Now try low-pass filtering with an IIR. Write a loop that adds a value into the average with the two weights A and B, so that new_average[i] = A * new_average[i-1] + B * signal[i]. Note that A+B=1, otherwise the signal will get bigger with time (A+B>1) or go to 0 (A+B<1). Try a few different values of A and B for each CSV, save the "best", and make a plot comparing the before and after FFTs. Upload an image of a plot of each CSV with the unfiltered data in black, the filtered in red, and the weights A and B in the title, as well as your code.
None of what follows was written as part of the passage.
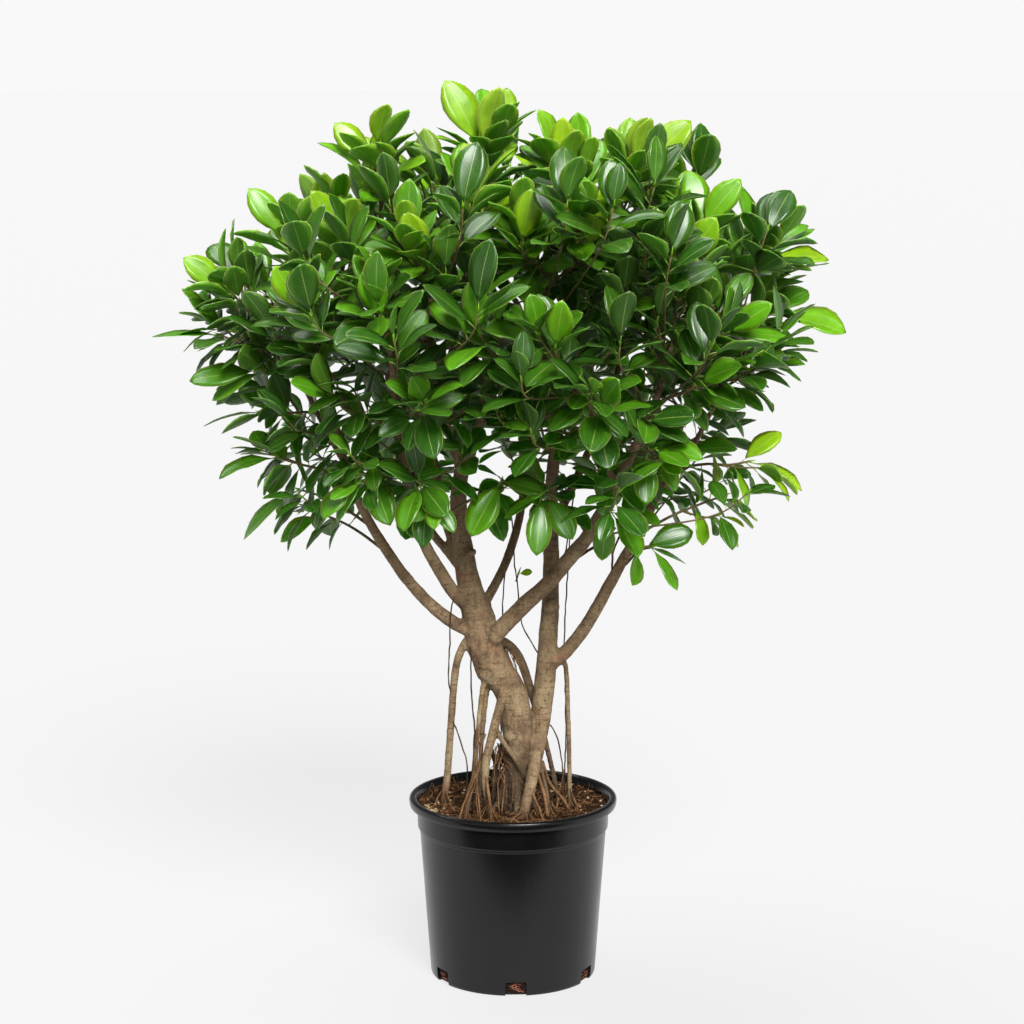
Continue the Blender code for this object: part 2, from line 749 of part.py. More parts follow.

So far the process has been rather guess-and-check. You can usually get away with a MAF or IIR filter, just like you can with a simple RC filter on an analog circuit. But when the signal is small and the noise is big, you need to break out the FIR. In an FIR filter you remember that last X number of samples, and sum them with unique weights to create the filtered output, like a combination of the MAF and IIR. The interesting part is the selection of the values of the weights, and how many samples to use (X). To do this, we need a simulator to show the frequency response, or how much each frequency will be attenuated, kind of like a frequency dependent gain. This website generates weights and shows the frequency response. Try the MAF to see the shape of the frequency response. Note that there is no clear cutoff frequency, and some lower frequencies are attenuated more than some higher frequencies. Based on the FFTs you made in Part 4, choose a cutoff frequency and use the Low-pass sinc, and try a few different cutoff frequencies, bandwidths, and window types. Write a loop to apply the weights, compare the filtered and unfiltered signals, and compare the FFTs. Upload an image of a plot of each CSV with the unfiltered data in black, the filtered in red, and some information about weights used in the title, like how many, what type of filter, the cutoff frequency and bandwidth, as well as your code.

That's probably enough coding for now. There are lots of other types of filters to try, and implementing them in C is a little different than Python, but hopefully you've picked up some intuition on how to make and evaluate a filter.